Likewise all of your comments about "ownership" and "someone else's resources". You start with the current order, then defend it, essentially with "because it is". Beyond that, you present all choices as binary. It's either we do exactly what we're doing now or tend goats.

>at which point a simple math problem would show that redistributing that wealth fairly (read: to everyone, equally in the entire world)

Who suggested this? What "wealth" are you even talking about? The idea of wealth you're referencing is also rooted in the current system. People can't break their minds out of this box. I've only mentioned basic resources for subsistence.

>we'll all start from scratch, again... That doesn't seem fair to anybody....

No one's advocating that. I don't understand these false choices. You lay out all of this rationale for the status quo, then pin its justification on wholly ridiculous alternatives.


> Not entitled to life? We owe someone else and the only form of payment for most is to produce wealth for others? There's no other way to organize an over-abundance of basic, life-sustaining resources for the common good?

You have a right to life, you are not entitled to be taken care of, these are entirely different things. He's not saying you owe anyone anything. Basic life sustaining resources require labor to be made useful, shelter doesn't just appear out of nowhere, someone has to labor to make it: you do not have a right to someone else's labor, you must do your own labor to take care of yourself, it is not owed to you.

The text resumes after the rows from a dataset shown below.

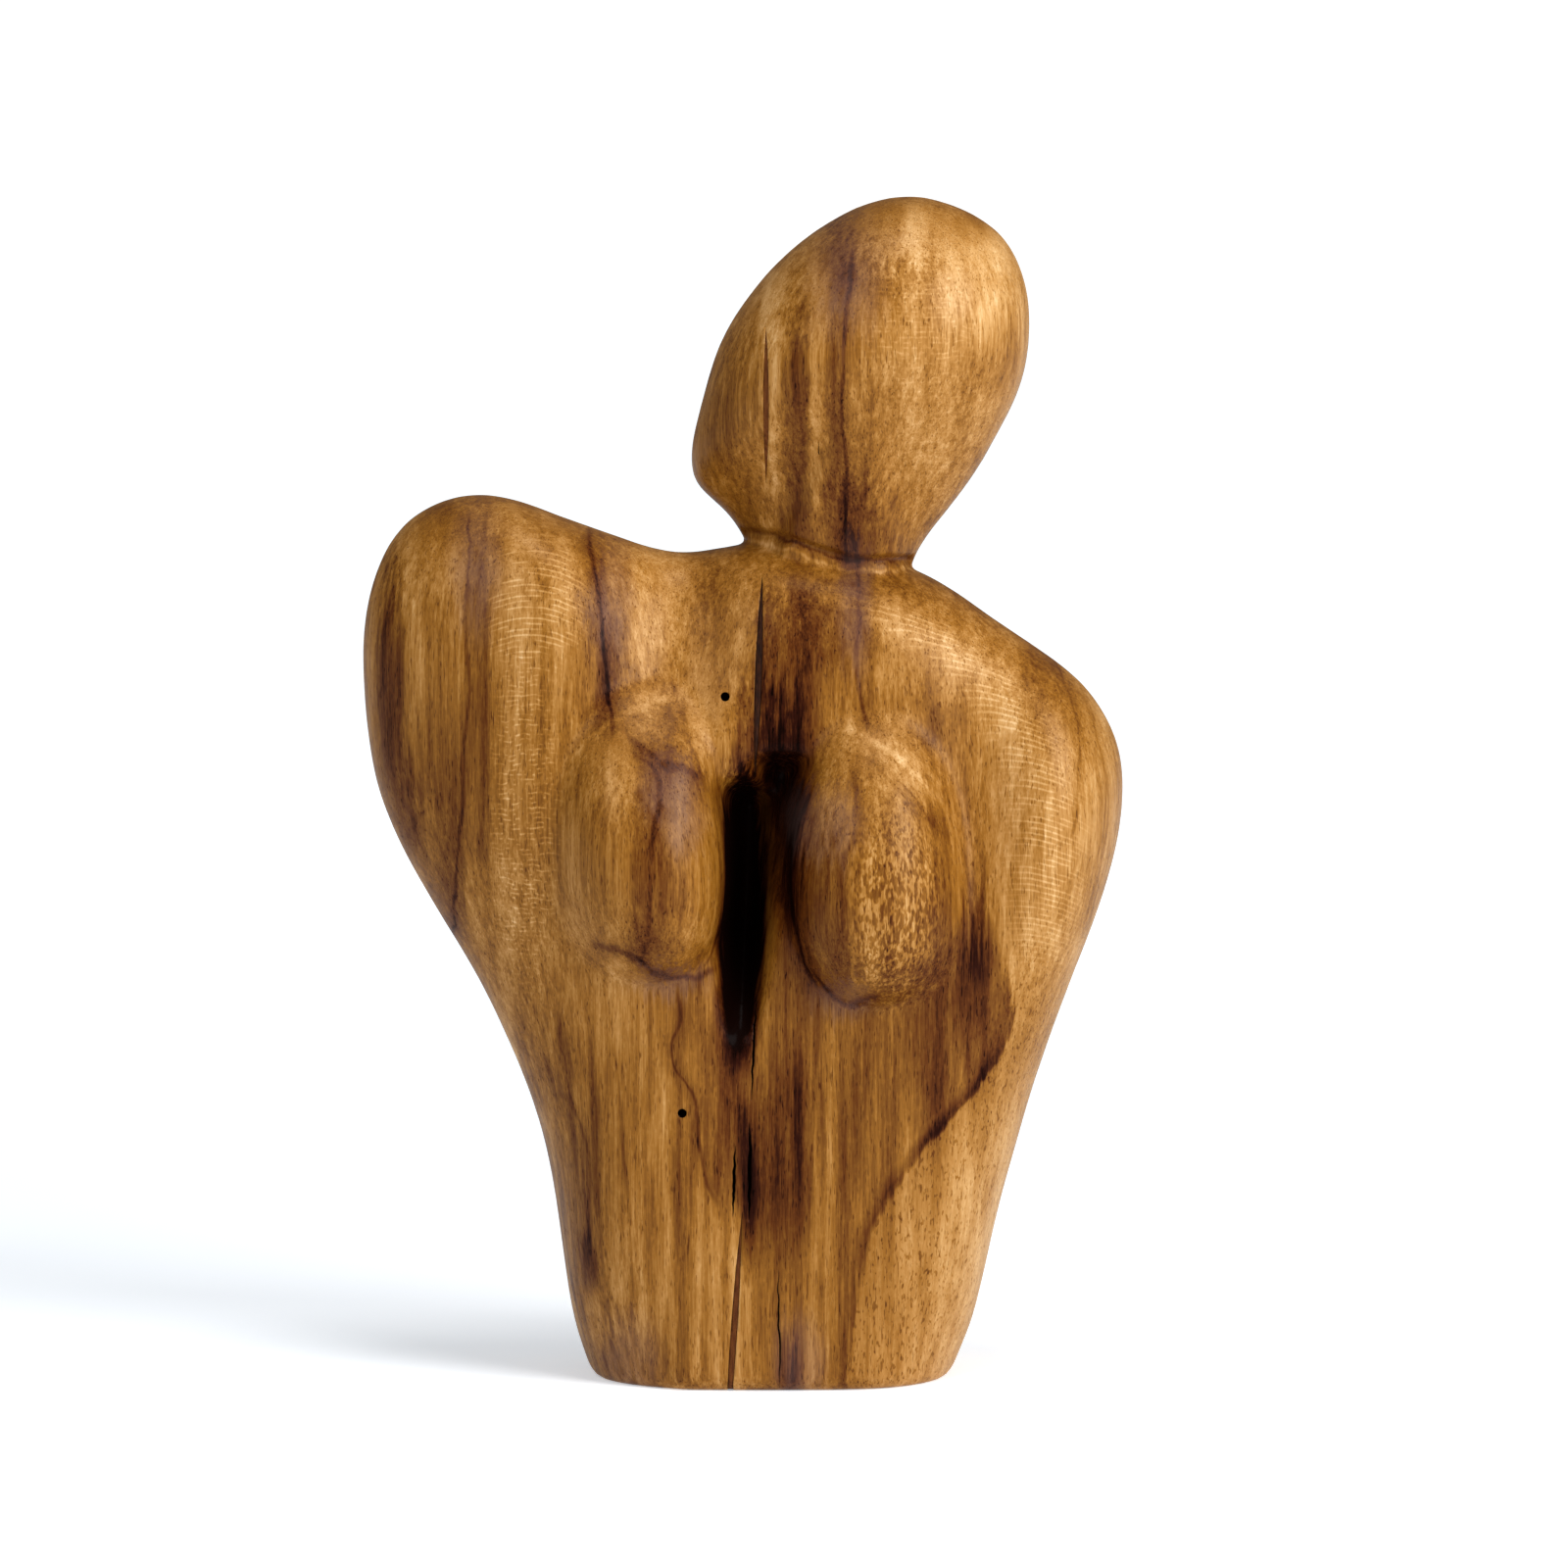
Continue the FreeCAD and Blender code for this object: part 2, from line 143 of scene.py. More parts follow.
class Wood:
    """Builds a material from a grain that runs along Z. Positions are in millimetres."""

    def __init__(self, name):
        self.material = bpy.data.materials.new(name)
        self.material.use_nodes = True
        self.tree = self.material.node_tree
        self.shader = self.tree.nodes["Principled BSDF"]
        place = self.tree.nodes.new("ShaderNodeTexCoord").outputs["Object"]
        self.place = self.vector("MULTIPLY", place, (1 / MM, 1 / MM, 1 / MM))
        split = self.tree.nodes.new("ShaderNodeSeparateXYZ")
        feed(self.tree, split.inputs[0], self.place)
        self.x, self.y, self.z = (Field(self.tree, s) for s in split.outputs)

    def vector(self, operation, *values):
        node = self.tree.nodes.new("ShaderNodeVectorMath")
        node.operation = operation
        for socket, value in zip(node.inputs, values):
            feed(self.tree, socket, value)
        return node.outputs["Value"] if operation == "LENGTH" else node.outputs["Vector"]

    def joined(self, x, y, z):
        node = self.tree.nodes.new("ShaderNodeCombineXYZ")
        for socket, value in zip(node.inputs, (x, y, z)):
            feed(self.tree, socket, value)
        return node.outputs[0]

    def noise(self, across, along, detail=2.0, place=None, roughness=0.5, offset=0.0):
        """Noise from 0 to 1 whose grains are 1/across wide and 1/along long, in millimetres."""
        scale = self.vector("MULTIPLY", place or self.place, (across, across, along))
        moved = self.vector("ADD", scale, (offset, 2.3 * offset, 1.7 * offset))
        node = self.tree.nodes.new("ShaderNodeTexNoise")
        node.inputs["Scale"].default_value = 1.0
        node.inputs["Detail"].default_value = detail
        node.inputs["Roughness"].default_value = roughness
        feed(self.tree, node.inputs["Vector"], moved)
        return Field(self.tree, node.outputs["Fac"])

    def patch(self, place, x, z, half_width, half_height, soft):
        """1 inside an ellipse of the front view, 0 outside it."""
        scale = (1 / half_width, 0, 1 / half_height)
        shift = (-x / half_width, 0, -z / half_height)
        from_middle = self.vector("MULTIPLY_ADD", place, scale, shift)
        away = Field(self.tree, self.vector("LENGTH", from_middle))
        return away.ramp(1 + soft, 1 - soft)

    def colour_ramp(self, value, stops):
        node = self.tree.nodes.new("ShaderNodeValToRGB")
        ramp = node.color_ramp
        while len(ramp.elements) < len(stops):
            ramp.elements.new(0.5)
        for element, (position, colour) in zip(ramp.elements, stops):
            element.position = position
            element.color = (*colour, 1)
        feed(self.tree, node.inputs[0], value)
        return node.outputs[0]

    def mix(self, share, a, b):
        node = self.tree.nodes.new("ShaderNodeMix")
        node.data_type = "RGBA"
        factor, first, second = node.inputs[0], node.inputs[6], node.inputs[7]
        for socket, value in ((factor, share), (first, a), (second, b)):
            feed(self.tree, socket, value)
        return node.outputs[2]

    def bump(self, height, depth_mm):
        node = self.tree.nodes.new("ShaderNodeBump")
        node.inputs["Distance"].default_value = depth_mm * MM
        feed(self.tree, node.inputs["Height"], height)
        feed(self.tree, self.shader.inputs["Normal"], node.outputs[0])

    def set(self, **values):
        for name, value in values.items():
            title = name.replace("_", " ").title().replace("Ior", "IOR")
            feed(self.tree, self.shader.inputs[title], value)


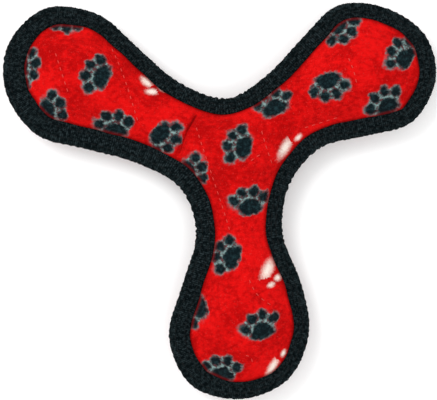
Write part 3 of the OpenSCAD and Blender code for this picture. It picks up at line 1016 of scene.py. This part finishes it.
def fleece_material():
    """Brushed red fleece printed with paws and white flecks, with painted shade along the tape's inner edge
    and in the deep folds.
    """
    material, tree, shader = new_material(
        "Printed fleece", 0.95, Specular_IOR_Level=0.04, Sheen_Weight=0.05, Sheen_Roughness=0.4,
        Sheen_Tint=(0.95, 0.2, 0.18, 1))
    spot = in_millimetres(tree)
    nap = use_group(tree, "Nap", Vector=spot, Tuft_Scale=0.85)
    red = blend(tree, ramp(tree, nap["Shade"], 0.36, 0.62), FLEECE_RED, FLEECE_LIGHT)
    tufts = clouds(tree, spot, 1.3, 2.0, 0.6)
    red = blend(tree, ramp(tree, tufts, 0.6, 0.76, 0.0, 0.55), red, FLEECE_SPECK)
    paw_space = place(tree, "UVMap", uv_map="paw_space").outputs[0]
    paw = use_group(tree, "Paw print", Vector=paw_space, Ragged=spot)
    speckle = clouds(tree, spot, 0.5, 3.0, 0.65)
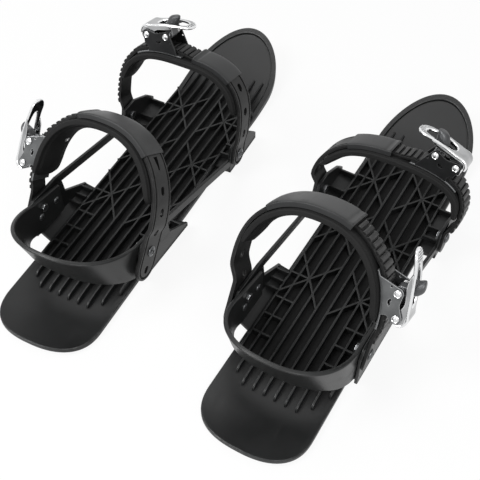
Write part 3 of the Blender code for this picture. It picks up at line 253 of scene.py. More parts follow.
class Finish(Nodes):
    """A material with the steps that the finishes share."""

    def __init__(self, name):
        self.material = bpy.data.materials.new(name)
        super().__init__(self.material)
        self.space = self.node("ShaderNodeTexCoord", {}, {}, "Object")

    def stretched(self, scale, turn):
        return self.node("ShaderNodeMapping", {}, {"Vector": self.space, "Scale": scale, "Rotation": turn})

    def noise(self, scale, detail, space=None):
        return self.node("ShaderNodeTexNoise", {}, {"Vector": space or self.space, "Scale": scale, "Detail": detail})

    def ramp(self, value, low, high, dark=0.0, light=1.0):
        return self.node("ShaderNodeValToRGB", {"stops": ((low, dark), (high, light))}, {"Fac": value})

    def mark(self, name):
        """Share marked on the pieces themselves, such as where a rounded edge runs."""
        return self.node("ShaderNodeAttribute", {"attribute_name": name}, {}, "Fac")

    def mixed(self, share, first, second):
        first = first if isinstance(first, Value) else (*first, 1)
        return self.node("ShaderNodeMix", {"data_type": "RGBA"}, {0: share, 6: first, 7: (*second, 1)}, 2)

    def bump(self, height, strength, distance):
        return self.node("ShaderNodeBump", {}, {"Strength": strength, "Distance": distance, "Height": height})

    def surface(self, **sockets):
        shader = self.node("ShaderNodeBsdfPrincipled", {}, {key.replace("_", " "): v for key, v in sockets.items()})
        return self.end(shader)

    def end(self, shader):
        self.node("ShaderNodeOutputMaterial", {}, {"Surface": shader})
        return self.material


def moulded(name, dark, light, edge_wear_and_highlight, roughness, relief, sheen):
    """Moulded plastic: fine grain, cloudy gloss, rubbed streaks, patchy wear with a painted highlight along its edges
    and painted shade where it is marked as recess.
    """
    f = Finish(name)
    cloud = f.noise(38, 4)
    fine = f.noise(2400, 2)
    streak = f.ramp(f.noise(120, 3, f.stretched((1, 0.12, 1), (0, 0, 0.5))), 0.60, 0.72)
    tone = f.ramp(cloud, 0.35, 0.68) * 0.7 + streak * 0.3
    # Edges lighter in patches: partly wear, partly a painted highlight
    wear_and_highlight = f.mark("edge") * f.ramp(f.noise(260, 4), 0.42, 0.60, 0.25, 1.0)
    recess = f.mark("recess")
    shade = f.mixed(wear_and_highlight, f.mixed(tone, dark, light), edge_wear_and_highlight)
    # Painted shade: the recess mark darkens the colour towards PLASTIC_SHADOW
    return f.surface(Base_Color=f.mixed(0.85 * recess, shade, PLASTIC_SHADOW),
                     Roughness=roughness - 0.06 + 0.12 * cloud + 0.08 * streak - 0.10 * wear_and_highlight + 0.4 * recess,
                     Specular_IOR_Level=sheen,
                     Normal=f.bump(fine + 0.4 * cloud, relief, 0.0002))


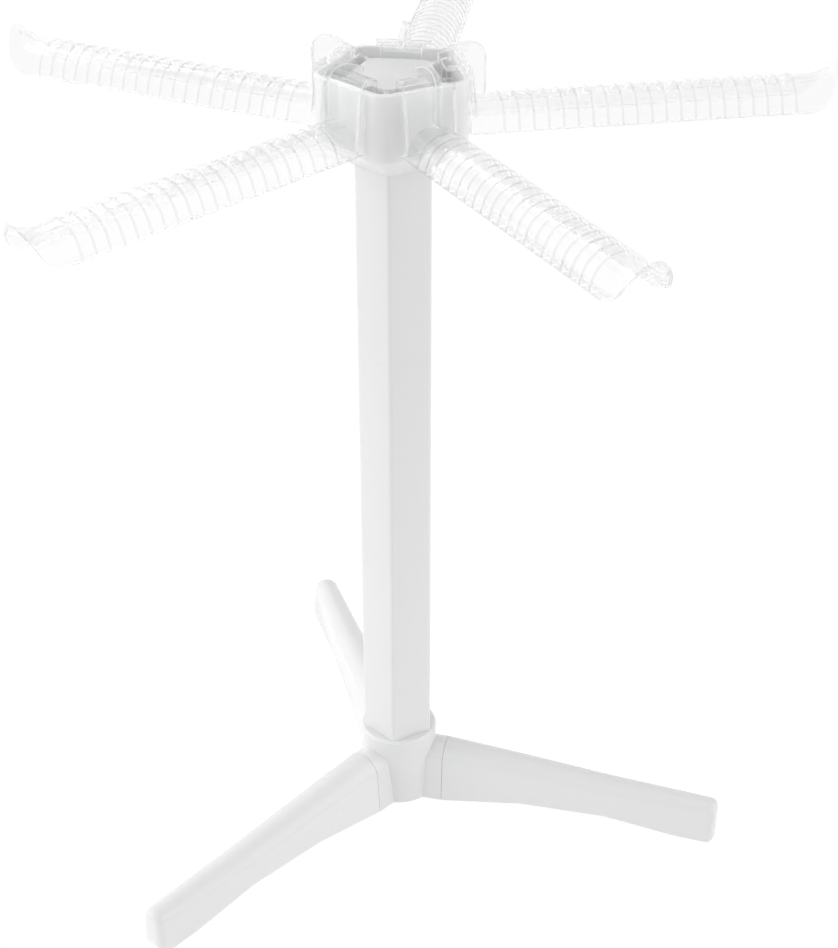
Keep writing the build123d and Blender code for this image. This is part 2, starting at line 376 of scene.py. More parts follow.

Being required to labor for yourself does not imply you owe anyone anything.

> The idea of wealth you're referencing is also rooted in the current system.

It really isn't, wealth just means stuff. All systems will have it, it has nothing remotely to do with just the current system. Stuff doesn't just exist, someone has to create it, that someone by natural right owns what they create; no one is entitled to another mans efforts.